次の事例は、私がメンタルトレーニング石井塾で指導しているアスリートのものです。
事例:男子プロボウラー
ある若手プロボウラーは、プロとして初めて参加する公式戦「千葉オープン」の予選前日、こう呟きました。
「俺は恥をかくためにプロ選手になったのか・・・」
聞くと、この2週間ほど調子を崩していて、前週の非公式戦でもイージーミスを連発してしまい、予選敗退してしまったそうです。また、試合前日の練習でもなかなか調子が上がらず、明日の本戦予選を突破する自信が全くない、と話してきました。
彼の良いところは、とても真面目で、一生懸命なところです。座右の銘は「努力」。メンタル指導を受けるために、彼は毎回遠方から2時間かけて、私の事務所にやってきます。しかし、そんな真面目な性格が、ときには自分自身を追い詰めてしまうのです。
そんな彼に、私は「明日は明日の風が吹く」というアドバイスだけ送り、今晩は、ただひたすら丁寧に、平常心メソッドを行うように指導しました。少なくても平常心メンタルトレーニングをやっている間は、明日のことは考えられないからです。
結論からいえば、彼はその翌日、まず、シード権のない選手が出場する選抜予選を突破(125名中40位まで)し、シード選手が登場する本戦予選(120名中48位まで)、さらには準決勝進出(48名中28位まで)を果たし、シードプロが上位を独占する中、15位という成績を残しました。

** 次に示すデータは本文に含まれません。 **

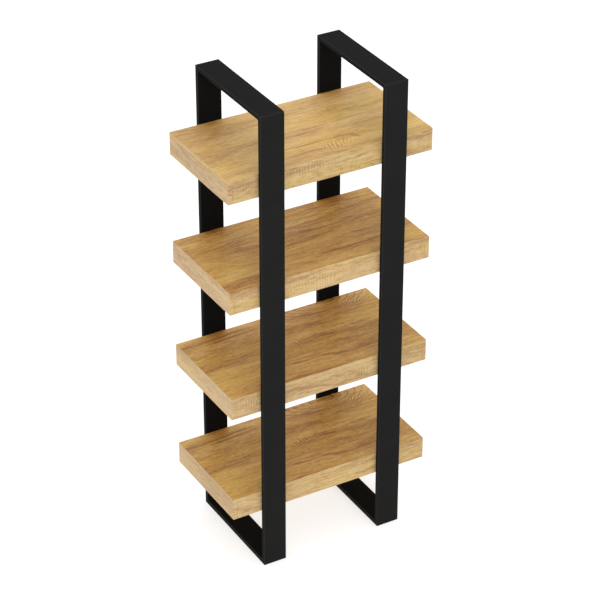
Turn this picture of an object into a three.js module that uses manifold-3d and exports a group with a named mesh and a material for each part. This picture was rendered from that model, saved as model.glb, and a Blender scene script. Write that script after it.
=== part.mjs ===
// Bookcase with adjustable shelves.
//
// Two closed loops of flat steel tube stand on edge, one near each end. Four thick shelves, each a box of
// boards, pass between the front and rear posts of both loops and run out past them on each side. The
// lowest and the highest shelf are screwed to angle brackets, so they tie the two loops together. The two
// shelves between them rest on push-in pins, which fit a short ladder of holes in each post.
//
// Millimetres. +Z is up, the front faces -Y, and the origin is on the floor below the middle.

import {
  BoxGeometry, BufferAttribute, BufferGeometry, CylinderGeometry, ExtrudeGeometry, Group, LatheGeometry,
  Matrix4, Mesh, MeshStandardMaterial, Path, Shape, Vector2, Vector3,
} from 'three';
import { mergeVertices } from 'three/addons/utils/BufferGeometryUtils.js';
import Module from 'manifold-3d';

const wasm = await Module();
wasm.setup();

// ---------- driving dimensions ----------

const bookcase = { width: 700, depth: 400, height: 1600 };
const loopCentre = 210; // from the middle of the bookcase to the middle of each loop
const tube = { width: 80, thickness: 15, wall: 1.5, radius: 2 };
const shelf = { thickness: 75, board: 15, clearance: 1, lowestTop: 282.5, pitch: 375, count: 4 };
const holes = { diameter: 5.6, spacing: 32, stepsUp: 2, stepsDown: 2 };
const pin = {
  diameter: 5, stem: 8, tip: 0.8, flangeDiameter: 9, flange: 1.5, plateWidth: 16, plateDepth: 12, plate: 2,
};
const bracket = { width: 50, leg: 40, steel: 3, bend: 3, holeDiameter: 4.8, screwFromPost: 27 };
const screw = { diameter: 4, headDiameter: 8, headHeight: 2.4, reach: 12, point: 3, socket: 2.5 };
const pad = { diameter: 28, height: 1.7, chamfer: 0.5, fromEnd: 30 };
const gap = 0.3; // left between pieces that touch
const roundSides = 16;
const cornerSteps = 3;

// ---------- values worked out from them ----------

const postFace = bookcase.depth / 2 - tube.thickness; // the posts' inward faces are at y = +-postFace
const frameBase = pad.height + gap;
const frameHeight = bookcase.height - frameBase;
const shelfDepth = 2 * (postFace - shelf.clearance);
const pinDrop = gap + pin.flangeDiameter / 2; // from a shelf's underside down to its pins' axes
const pilotDiameter = screw.diameter + 2 * gap;

const sides = [{ name: 'left', x: -loopCentre }, { name: 'right', x: loopCentre }];
const faces = [{ name: 'front', turn: Math.PI, y: -postFace }, { name: 'rear', turn: 0, y: postFace }];
const shelves = Array.from({ length: shelf.count }, (_, index) => ({
  name: `shelf_${index + 1}`,
  bottom: shelf.lowestTop + index * shelf.pitch - shelf.thickness,
  adjustable: index > 0 && index < shelf.count - 1,
}));

// ---------- finishes ----------

const blackCoat = new MeshStandardMaterial({ color: 0x262523, roughness: 0.6, metalness: 0.2 });
const oakBoard = new MeshStandardMaterial({ color: 0xcaa770, roughness: 0.55, metalness: 0 });
const platedSteel = new MeshStandardMaterial({ color: 0xb8b9b7, roughness: 0.3, metalness: 1 });
const blackRubber = new MeshStandardMaterial({ color: 0x1d1d1d, roughness: 0.9, metalness: 0 });

// ---------- joining and cutting ----------

function toSolid(geometry) {
  const bare = geometry.clone();
  bare.deleteAttribute('normal');
  bare.deleteAttribute('uv');
  const merged = mergeVertices(bare, 1e-4);
  return new wasm.Manifold(new wasm.Mesh({
    numProp: 3,
    vertProperties: new Float32Array(merged.attributes.position.array),
    triVerts: new Uint32Array(merged.index.array),
  }));
}

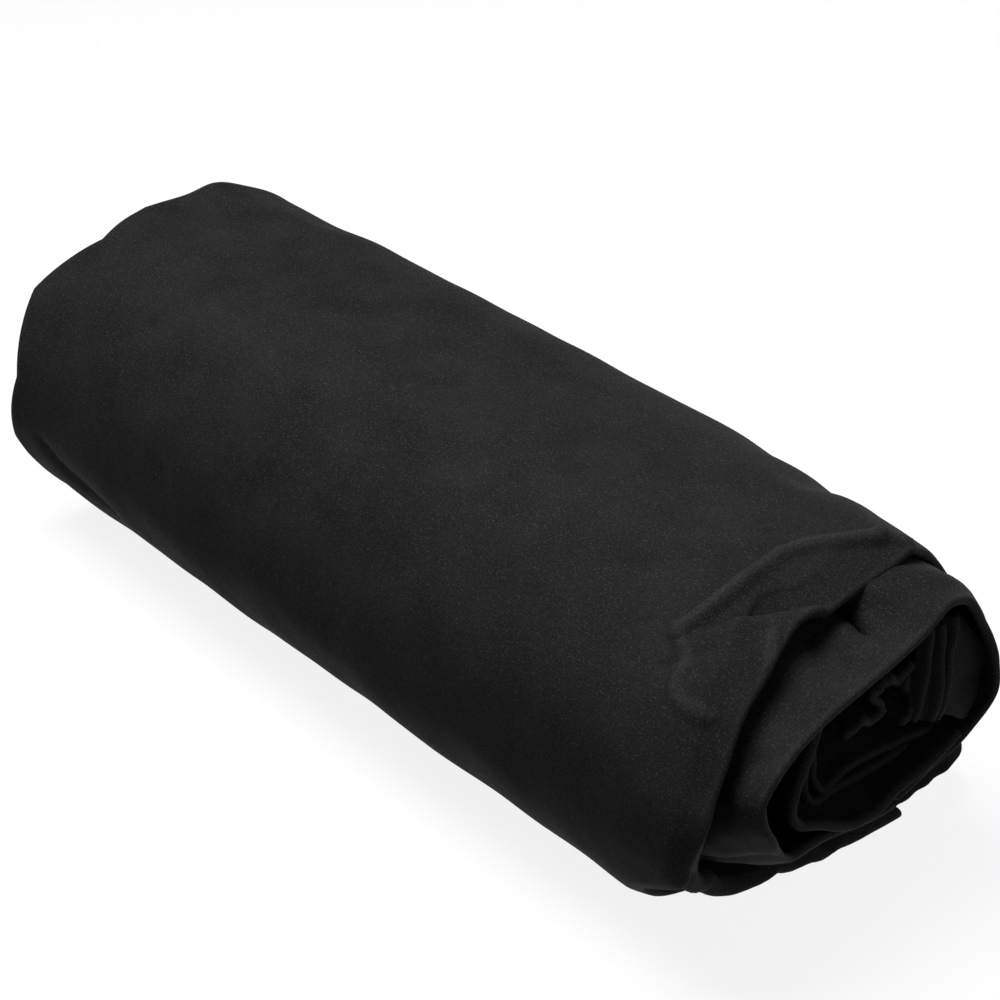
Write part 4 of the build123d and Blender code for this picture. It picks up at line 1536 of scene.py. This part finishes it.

大会直後は、あと少しで、12位までの決勝進出を逃したことを残念がっていましたが、しばらくすると、そうそうたるシードプロと互角に戦えたことが、大きな自信につながったし、同時に「プロになったんだ!」という実感がふつふつと湧いてきたそうです。
彼は次の公式戦「ジャパンオープン」でも、シードプロに交って14位という成績を残し、さらに自信を深めていました。
彼がはじめて私のメンタル指導を受けにやってきたのは、公式戦の出場枠をかけた「トライアル予選」の3週間前でした。その「トライアル予選」で上位に入らないと、「選抜予選」に出られない。でも、このままでは実力を発揮できる自信がない、前回の「トライアル予選」も緊張してだめにしてしまった、とのことで、知人の紹介でやってきたのです。
時間が限られていたので、彼用のメニューを作成し、ひたすら当日まで、平常心メンタルトレーニングを実践するように指示しました。精神論やプラス思考などは一切しませんでした。
「トライアル予選」の当日は、朝からひどく緊張してしまい、いきなり「130」という、プロとしてはありえないスコアを叩いてしまったそうです。アベレージが210-220というところで戦っているプロの世界では、このスコアはほぼ致命傷であり、仲の良い先輩プロからも、次回がんばろう、となぐさめの言葉をもらったそうです。
それまでの彼だったら、そこで終わりでした。しかし、私のアドバイスを信じて、130を叩いてしまった原因を探したりせず、ひたすら平常心メソッドを続けたところ、後半に大爆発して、終わってみると、比較的ゆうゆうと、その「トライアル予選」を通過し、公式戦の選抜予選への出場を決めたのでした。そして、あれよあれよという間に、準決勝まで進出し、15位という過去最高の公式戦順位を残したのです。
<2018年6月追記>
この男子プロボウラーとは、プロ転向直後から、かれこれもう9年目の付き合いになりました。現在、8年連続でシード権を維持し、2016年には全日本プロボウリング選手権で優勝、プロボウリング協会から「永久A級プロ」の認定を受けています。